1992’de “Türk Kültür ve Sanatları Ortak Yönetimi (TÜRKSOY)” ve 2008’de “Türk Dili Konuşan Ülkeler Parlamenter Asamblesi (TÜRKPA)” kurulmuştur. 2-3 Ekim 2009’da Nahçıvan’da Türkiye, Azerbaycan, Kazakistan ve Kırgızistan arasında “Türk Dili Konuşan Ülkeler İşbirliği Konseyi”nin oluşturulmasına dair anlaşma imzalanmıştır. Kısaca, “Türk Konseyi” olarak adlandırılan yapı da “Devlet Başkanları Konseyi”, “Dışişleri Bakanları Konseyi”, “Aksakallar Konseyi”, Kıdemli Memurlar Komitesi”, merkezi İstanbul’da bulunan “Türk Konseyi Sekreteryası” bulunmaktadır. 20-21 Ekim 2011’de Almatı’da yapılan Türk Konseyi’nin ilk zirve toplantısında da “Türk İş Konseyi” kurulmuştur. Böylece, özellikle son dört yılda ortak yeni kurumlar yaratılmasına hız verilmiştir. İyi niyetlerle oluşturulan ortak kurumlar hukuksal işbirliğini sağlamaya yönelik çalışmalar yapmaları halinde işlerlik kazanacaktır. Aksi halde yeni bürokratik kurumlar yaratmaktan başka işe yaramayacaktır. Türk kökenli cumhuriyetlerin asıl ihtiyacı mümkün olduğunca hukuksal bütünleşmedir. Bu bütünleşme, ana yapılara (AB, BDT, Gümrük Birliği, Avrasya Birliği) alternatif değil, tamamlayıcı olmalıdır. Bunun için, Commonwealth ve Frankofon ülkeleri, İspanya-Latin Amerika ilişkileri, Güney Kore’nin Özbekistan ve Kırgızistan ile ilişkileri örnek olarak alınabilir.
 
Türkiye, 2009’da tek yanlı olarak Türk kökenli cumhuriyetlere yönelik vize uygulamasını kaldırmıştı. Ayrıca, günümüzde Kazakistan ile 30 gün, Kırgızistan ile 90 gün için karşılıklı olarak vizeye gereksinim duyulmamaktadır. Bu olumlu adımlar sayesinde halklar arasında çok yönlü ve çok boyutlu ilişkiler beklentilerin üzerinde gelişmiştir. Şimdi, Türkiye’nin tek yanlı yeni bir adım daha atması gerekiyor. Türk kökenli cumhuriyetlere yönelik pasaport uygulamasına son vererek kimlikle geçişe izin verecek adımı atmalıdır. Türkiye, KKTC ve Gürcistan ile karşılıklı olarak kimlikle geçişe başlamıştır. Yunanistan vatandaşları da Türkiye’ye sadece kimlikle geçiş yapabilmektedir.

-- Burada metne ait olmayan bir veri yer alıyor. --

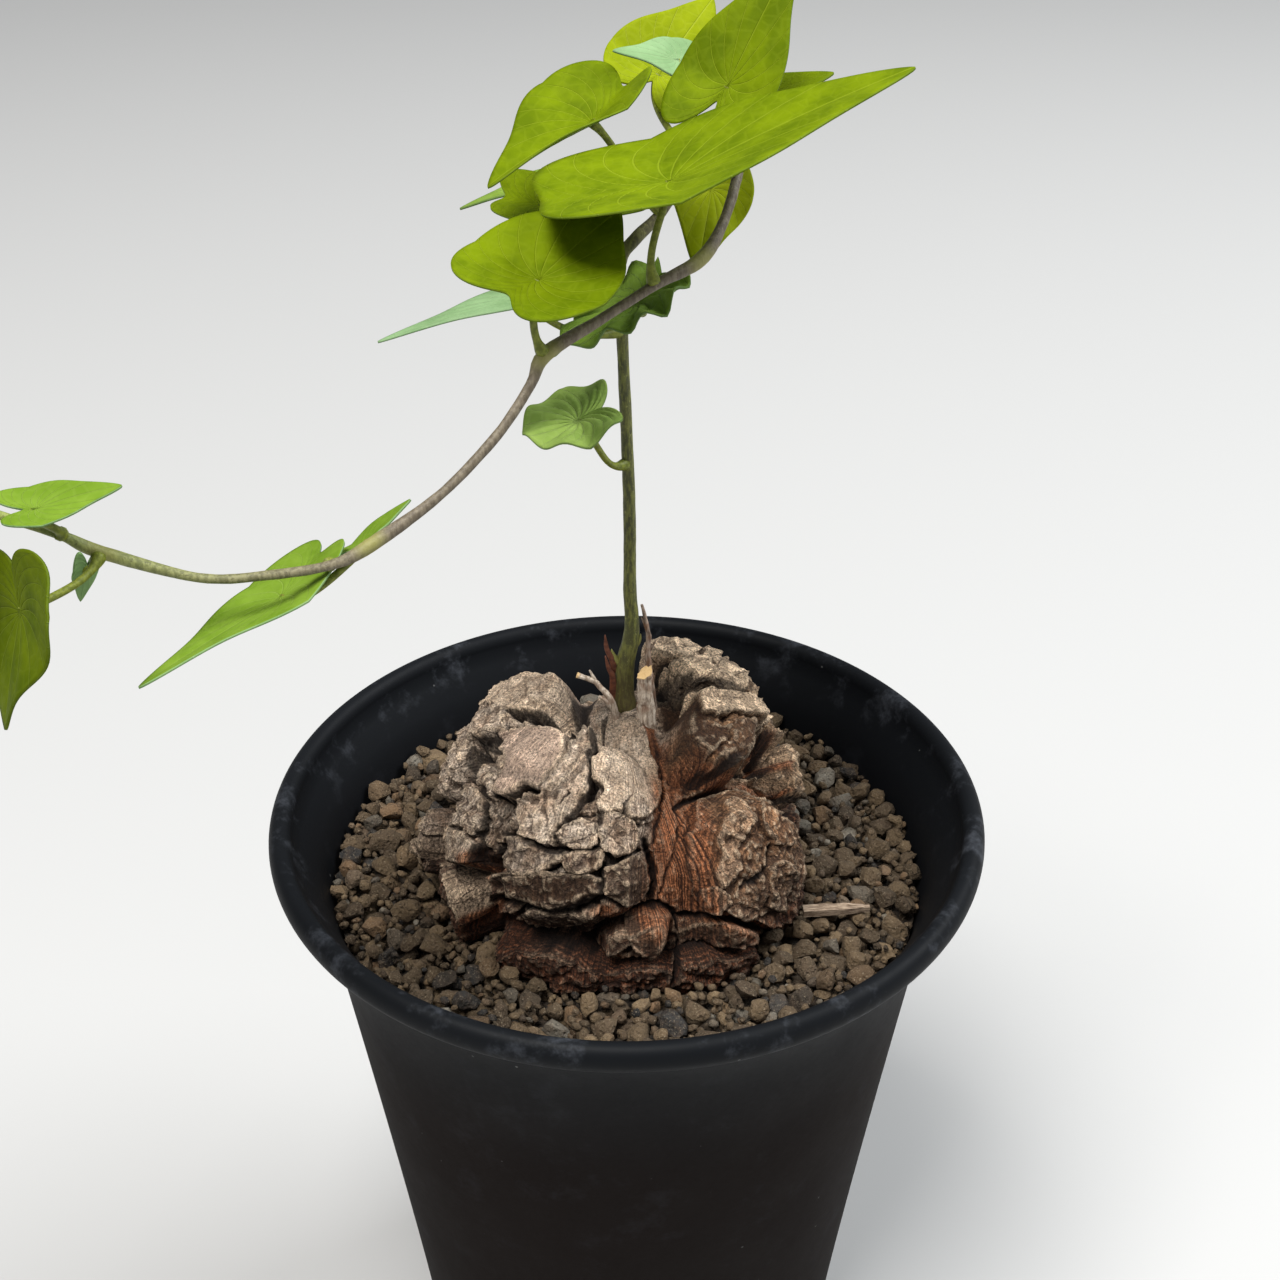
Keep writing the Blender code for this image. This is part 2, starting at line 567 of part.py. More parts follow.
def make_leaf(collection, rows, name, foot, base, tip, upward, shape):
    base, tip, upward = Vector(base), Vector(tip), Vector(upward)
    ahead = (tip - base).normalized()
    side = upward.cross(ahead).normalized()
    frame = Matrix((ahead, side, ahead.cross(side))).transposed()
    length = (tip - base).length
    turns = blade_turns()

    bm = bmesh.new()
    ring = bmesh.ops.create_circle(bm, cap_ends=True, segments=len(turns), radius=1.0)["verts"]
    for vert, turn in zip(ring, turns):
        vert.co = (math.cos(turn), math.sin(turn), 0.0)
    edges = list(bm.edges)
    parts = {vert: 0.0 for vert in bm.verts}
    for part in LEAF_RINGS:
        grown = bmesh.ops.extrude_edge_only(bm, edges=edges)["geom"]
        edges = [item for item in grown if isinstance(item, bmesh.types.BMEdge)
                 and item.is_boundary]
        for vert in {vert for edge in edges for vert in edge.verts}:
            parts[vert] = part
    for vert in bm.verts:
        turn = math.atan2(vert.co.y, vert.co.x)
        vert.co = blade_point(turn, parts[vert], length, *shape)
    bmesh.ops.recalc_face_normals(bm, faces=bm.faces)
    cap = next(face for face in bm.faces if len(face.verts) == len(turns))
    if cap.normal.z < 0:
        bmesh.ops.reverse_faces(bm, faces=bm.faces)
    quads = [face for face in bm.faces if face != cap]
    bmesh.ops.triangulate(bm, faces=quads, quad_method="FIXED")
    add_underside(bm, cap)
    for vert in bm.verts:
        vert.co = base + frame @ vert.co
    bm.normal_update()
    under = min((face for face in bm.faces if len(face.verts) == len(turns)),
                key=lambda face: face.normal.dot(frame.col[2]))
    path = petiole_path(base, frame.to_4x4(), *nearest_on_stem(rows, foot))
    grow_petiole(bm, under, path)
    bmesh.ops.triangulate(bm, faces=bm.faces)
    bmesh.ops.recalc_face_normals(bm, faces=bm.faces)
    bmesh.ops.scale(bm, verts=bm.verts, vec=(MM, MM, MM))
    return add_object(name, mesh_from(bm, name, 60), collection, "leaf")


def add_underside(bm, cap):
    """A second skin a blade's thickness below the first, joined to it at the edge."""
    top = list(bm.faces)
    border = [edge for edge in bm.edges if edge.is_boundary]
    copy = bmesh.ops.duplicate(bm, geom=top + list(bm.edges) + list(bm.verts))
    under = [item for item in copy["geom"] if isinstance(item, bmesh.types.BMFace)]
    for vert in {vert for face in under for vert in face.verts}:
        vert.co.z -= BLADE
    bmesh.ops.reverse_faces(bm, faces=under)
    lower = [copy["edge_map"][edge] for edge in border]
    bmesh.ops.bridge_loops(bm, edges=border + lower)


def grow_petiole(bm, cap, path):
    """Draw the cap out along the path, turned to face along it at every point."""
    facing = cap.normal.copy()
    for before, place, after in zip(path, path[1:], path[2:] + path[-1:]):
        ahead = ((place - before).normalized() + (after - place).normalized()).normalized()
        cap = bmesh.ops.extrude_discrete_faces(bm, faces=[cap])["faces"][0]
        turn = facing.rotation_difference(ahead).to_matrix()
        for vert in cap.verts:
            vert.co = place + turn @ (vert.co - before)
        facing = ahead


def make_chip(collection):
    bm = bmesh.new()
    bmesh.ops.create_cube(bm, size=1.0)
    bmesh.ops.scale(bm, verts=bm.verts, vec=CHIP_SIZE)
    bmesh.ops.bevel(bm, geom=bm.edges[:], offset=CHIP_BEVEL, affect="EDGES", segments=1, profile=0.5)
    turn = Matrix.Rotation(math.radians(CHIP_TURN), 4, "Z")
    bmesh.ops.transform(bm, matrix=Matrix.Translation(Vector(CHIP_PLACE)) @ turn, verts=bm.verts)
    bmesh.ops.scale(bm, verts=bm.verts, vec=(MM, MM, MM))
    return add_object("bark_chip", mesh_from(bm, "bark_chip"), collection, "bark")


def main():
    clear_scene()
    plant = new_collection("potted_elephants_foot_plant")
    cutters = new_collection("cutters", hidden=True)
    make_pot(plant, cutters)
    caudex = make_caudex(plant)
    make_soil(plant, cutters, caudex)
    rows = catmull_rom(STEM_POINTS, STEM_STEP)
    tube("stem", rows, plant, "stem")
    for name, leaf in LEAVES.items():
        make_leaf(plant, rows, name, *leaf)
    for name, points in TWIGS.items():
        kind = name if name in FINISHES else name.split("_")[0]
        tube(name, catmull_rom(points, TWIG_STEP), plant, kind, resolution=1)
    make_chip(plant)


main()
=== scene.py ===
# %% [markdown]
# # Potted elephant's foot plant
#
# An elephant's foot is a yam that keeps its water in a woody tuber, the caudex, whose bark
# splits into plates of cork. Each spring one thin vine climbs out of its top. This lesson dresses
# the plain solids of the plant: a finely turned pot, loose gravel, the cracked caudex, the vine,
# its dead wood and its leaves. Sizes are in millimetres, and MM turns them into Blender's metres.

# %% Load the solids
import math
import random

import bmesh
import bpy
import numpy as np
from mathutils import Euler, Matrix, Vector, noise
from mathutils.bvhtree import BVHTree


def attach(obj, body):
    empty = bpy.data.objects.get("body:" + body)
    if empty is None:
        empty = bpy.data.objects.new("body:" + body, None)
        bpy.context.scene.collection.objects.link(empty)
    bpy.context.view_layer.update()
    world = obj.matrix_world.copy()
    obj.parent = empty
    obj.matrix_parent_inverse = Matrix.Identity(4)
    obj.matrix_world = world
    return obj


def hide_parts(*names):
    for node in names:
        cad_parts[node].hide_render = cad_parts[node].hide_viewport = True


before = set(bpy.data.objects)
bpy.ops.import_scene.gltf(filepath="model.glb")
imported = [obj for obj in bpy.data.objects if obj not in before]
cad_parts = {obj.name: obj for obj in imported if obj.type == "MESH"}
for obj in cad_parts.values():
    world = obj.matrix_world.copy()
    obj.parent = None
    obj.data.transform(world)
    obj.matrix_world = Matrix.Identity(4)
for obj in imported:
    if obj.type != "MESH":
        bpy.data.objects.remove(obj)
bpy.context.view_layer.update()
MM = 0.001
ROOT = "root"

# %% [markdown]
# ## Camera
#
# The camera comes first, because some of the bark's plates are placed by where they lie in the
# photo. It looks down at the plant from the front. A ray through a pixel then meets the caudex at
# the place that this pixel shows.

# %% Camera
FRAME_PIXELS = 1280
FOCAL_PIXELS = 1800
CAMERA_TILT = math.radians(32.2)
CAMERA_PLACE = Vector((2.2, -243.6, 313.2))
SENSOR = 36.0


def add_object(name, data):
    """Put a new object of a mesh, a light or a camera into the scene."""
    thing = bpy.data.objects.new(name, data)
    bpy.context.scene.collection.objects.link(thing)
    return thing


def make_camera():
    """The photo's camera. Its lens gives the frame the photo's field of view."""
    data = bpy.data.cameras.new("camera")
    data.sensor_width = SENSOR
    data.lens = SENSOR * FOCAL_PIXELS / FRAME_PIXELS
    camera = add_object("camera", data)
    camera.location = CAMERA_PLACE * MM
    camera.rotation_euler = (math.pi / 2 - CAMERA_TILT, 0.0, 0.0)
    bpy.context.scene.camera = camera
    return camera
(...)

Türkiye’nin Kafkasya ve Orta Asya ile ilişkilerini geliştirebilmesi için ulaşım (havayolu ve kargo taşımacılığı) ve iletişimi de ucuzlatması gerekiyor. THY’nin bölgeye yönelik Türkiye-ABD uçuşlarından daha yüksek fiyat uygulamasını anlamak mümkün değildir.
 
Arap Baharı rüzgarı Türkiye’nin Ortadoğu dışındaki çevresine dikkatini toplamasını zorlaştırıyor. 22-24 Mayıs’da Kazakistan’ı resmen ziyaret edecek olan Başbakan Erdoğan, Türklerin yeni stratejilere gereksinim duyduğunu elbette hatırlayacaktır.